Roberto a suivi le catéchisme (que les vaudois font entre treize et dix-sept ans) à Marseille et, pour l’occasion de sa Confirmation, à l’âge de seize ans (un an avant ce qui était prévu), même ses parents sont venus le voir. « Mais avant, ma mère était déjà venue une fois seule. Figure toi, de toute sa vie, elle est peut-être venue une fois à Turin ! Mais elle n’a pas résisté ! Alors elle a pris le car puis le train pour venir me voir. »
Roberto se rappelle qu’au catéchisme il avait dû mettre à l’épreuve son français un peu incertain, surtout à l’écrit.
Je devais écrire des commentaires sur des passages bibliques et ma tante me les corrigeait ; à chaque fois le prêtre disait « Robert a un peu de difficultés dans la langue », mais tout était pardonné. Ils le comprenaient. J’étais bien vu en tant qu’étranger, parce qu’à Marseille, cité portuaire, il y avait un peu de tout. Je n’était certainement pas une exception et ils faisaient très peu de différences.
Dans les faits, Roberto n’a jamais appris à écrire le français correctement, bien qu’il avait quelques rudiments de la langue avant de partir, puisqu’à Rodoretto les leçons à l’école doménicale (le pré-catéchisme) étaient tenues en français et, de plus, sa mère l’enseignait à l’école. « C’était le français un peu approximatif des Vallées, mais on voyait que j’avais un pressentiment parce que ça me plaisait et j’écoutais volontiers ses leçons ! »
Sagement, sa tante de Marseille lui avait imposé de parler français aussi à la maison, afin que Roberto puisse l’apprendre le plus rapidement et correctement possible, bien qu’entre elle et l’oncle, ils parlaient le patois. « J’avais un peu honte de parler français à ma tante et je commençais spontanément à traduire à la lettre depuis le patois.
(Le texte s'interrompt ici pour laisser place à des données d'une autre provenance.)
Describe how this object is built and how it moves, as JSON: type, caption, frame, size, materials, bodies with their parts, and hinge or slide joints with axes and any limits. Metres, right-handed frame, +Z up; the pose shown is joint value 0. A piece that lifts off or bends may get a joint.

Un jour je suis entré au magasin et la lumière été allumée, alors j’ai dit à ma tante : ‘Tante, je tue la lumière ?’ », du patois Arnasou la lücche ?, dont le premier sens du verbe arnasâ est tuer, même si dans cette occurrence spécifique il indique l’action d’éteindre la lumière.
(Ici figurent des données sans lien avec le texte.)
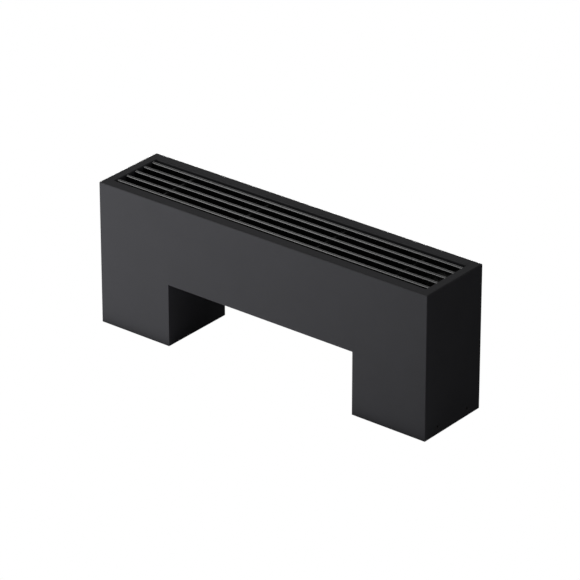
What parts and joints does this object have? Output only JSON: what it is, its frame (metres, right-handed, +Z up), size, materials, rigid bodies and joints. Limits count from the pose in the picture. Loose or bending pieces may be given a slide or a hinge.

Quand Robert avait presque seize ans, sa tante alla au consulat pour régulariser son permis de séjour, étant donné que, jusqu’à ce moment, son neveu était son hôte. Toutefois, au consulat, on lui dit que les permis de séjour pour apprentis peintre en bâtiment étaient déjà si nombreux (bien qu’il fût un travail plus recherché et moins fréquent par rapport au maçon, métier très diffusé parmi es immigrés) et on leur suggéra d’entreprendre les démarches pour la naturalisation de Roberto. Dans les décennies précédentes, une telle opération aurait pris beaucoup plus de temps, mais à l’époque, le changement de nationalité pouvait être fait en un an, probablement parce que, face au conflit qui se profilait en Algérie, les autorités françaises trouvaient utile d’accroître le nombre de citoyens potentiellement prêts à être appelés aux armes.
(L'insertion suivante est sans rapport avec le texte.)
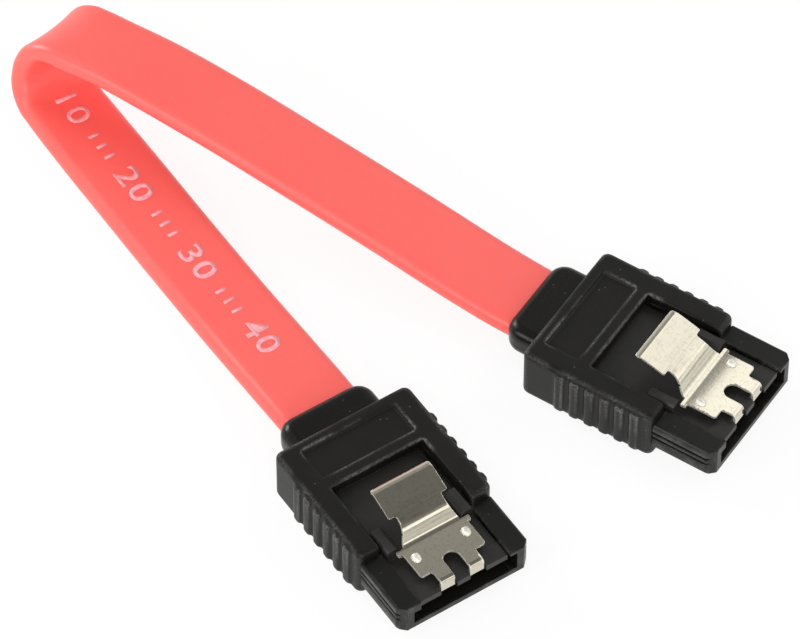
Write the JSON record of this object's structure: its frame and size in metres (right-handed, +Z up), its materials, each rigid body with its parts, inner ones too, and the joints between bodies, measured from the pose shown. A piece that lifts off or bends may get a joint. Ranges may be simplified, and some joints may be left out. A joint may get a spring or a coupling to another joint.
{
  "type": "sata data cable",
  "caption": "Short flat red data cable, folded over once, with a straight black plug and a sprung steel latch at each end.",
  "frame": {"origin": "middle of the box round the two plugs, without the flat cable, at the level of the surface they lie on", "axes": "+X the way the plugs point, along the middle of the V; +Y from plug a to plug b; +Z up, out of the clips"},
  "size_m": [0.0836, 0.0488, 0.0108],
  "materials": {
    "hood_black": "satin",
    "shell_black": "satin",
    "carrier_grey": "satin",
    "spring_steel": "bright",
    "contact_gold": "bright",
    "jacket_red": "satin"
  },
  "bodies": {
    "root": {"hood_a": "hood_black", "mating_shell_a": "shell_black", "contact_carrier_a": "carrier_grey", "contact_a1": "contact_gold", "contact_a2": "contact_gold", "contact_a3": "contact_gold", "contact_a4": "contact_gold", "contact_a5": "contact_gold", "contact_a6": "contact_gold", "contact_a7": "contact_gold", "hood_b": "hood_black", "mating_shell_b": "shell_black", "contact_carrier_b": "carrier_grey", "contact_b1": "contact_gold", "contact_b2": "contact_gold", "contact_b3": "contact_gold", "contact_b4": "contact_gold", "contact_b5": "contact_gold", "contact_b6": "contact_gold", "contact_b7": "contact_gold", "flat_cable": "jacket_red"},
    "clip_a": {"spring_clip_a": "spring_steel"},
    "clip_b": {"spring_clip_b": "spring_steel"}
  },
  "joints": [
    {"name": "clip_a_press", "type": "hinge", "parent": "root", "child": "clip_a", "pos_m": [0.00854, -0.017, 0.005], "axis": [-0.2014, -0.9795, 0], "range_deg": [0, 6], "stiffness_Nm_per_rad": 0.02, "springref_deg": -2.86},
    {"name": "clip_b_press", "type": "hinge", "parent": "root", "child": "clip_b", "pos_m": [0.01388, 0.01701, 0.005], "axis": [0.2016, -0.9795, 0], "range_deg": [0, 6], "stiffness_Nm_per_rad": 0.02, "springref_deg": -2.86}
  ]
}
Pour moi, ça m’était indifférent d’être français ou italien ; au contraire, je penchais peut-être plus pour la naturalisation : quand j’étais à Marseille, j’étais bien là. Le problème était quand je retournais chez moi, car repartir ensuite était difficile. La nostalgie est un animal féroce ! Et ce au point où j’enviais mon frère qui pouvait rester là à porter la hotte pleine de fumier, peut-être l’une des choses les plus odieuses qu’on devait faire nous-même à Campo Clot, alors que je devais partir.
Finalement, ce fut surtout la peur que Roberto avait de se faire enrôler dans l’armée et d’être envoyé en Algérie (« Mon cousin, qui était déjà né en France, a dû aller là bas ») qui l’amena à pousser sa mère a maintenir sa citoyenneté italienne et, alors, de le faire rentrer à la maison. Le 7 avril 1955, selon le passeport : c’est la date du rapatriement définitif de Roberto.
Robert est alors redevenu Roberto, mais le garçon qui était parti (je regarde sa photo avec ses sandales achetées spécialement pour son départ et il me paraît si jeune, encore un enfant!) est retourné en étant adulte de cette expérience, un chapitre fondamental de son existence, encore vivace dans sa mémoire jusque dans les moindres détails, des noms des rues à la disposition du mobilier dans la maison, des instants les plus ordinaires aux événements qui ont déterminé en quelque sorte son avenir, des joies aux douleurs qui ont nourri l’homme qu’il est aujourd’hui.
« Une fois rentré, pour les premiers temps j’ai travaillé dans les plantations de pins qu’on avait planté au dessus de Rodoretto, dont on prenait des jeunes garçons et filles de mon âge pour s’occuper, et l’année suivante j’ai commencé à travailler dans la mine. » Avec le temps, Roberto s’est construit une famille et n’a plus quitté la Val Germanasca, sinon pour des voyages de loisirs et les visites à sa famille restée en France.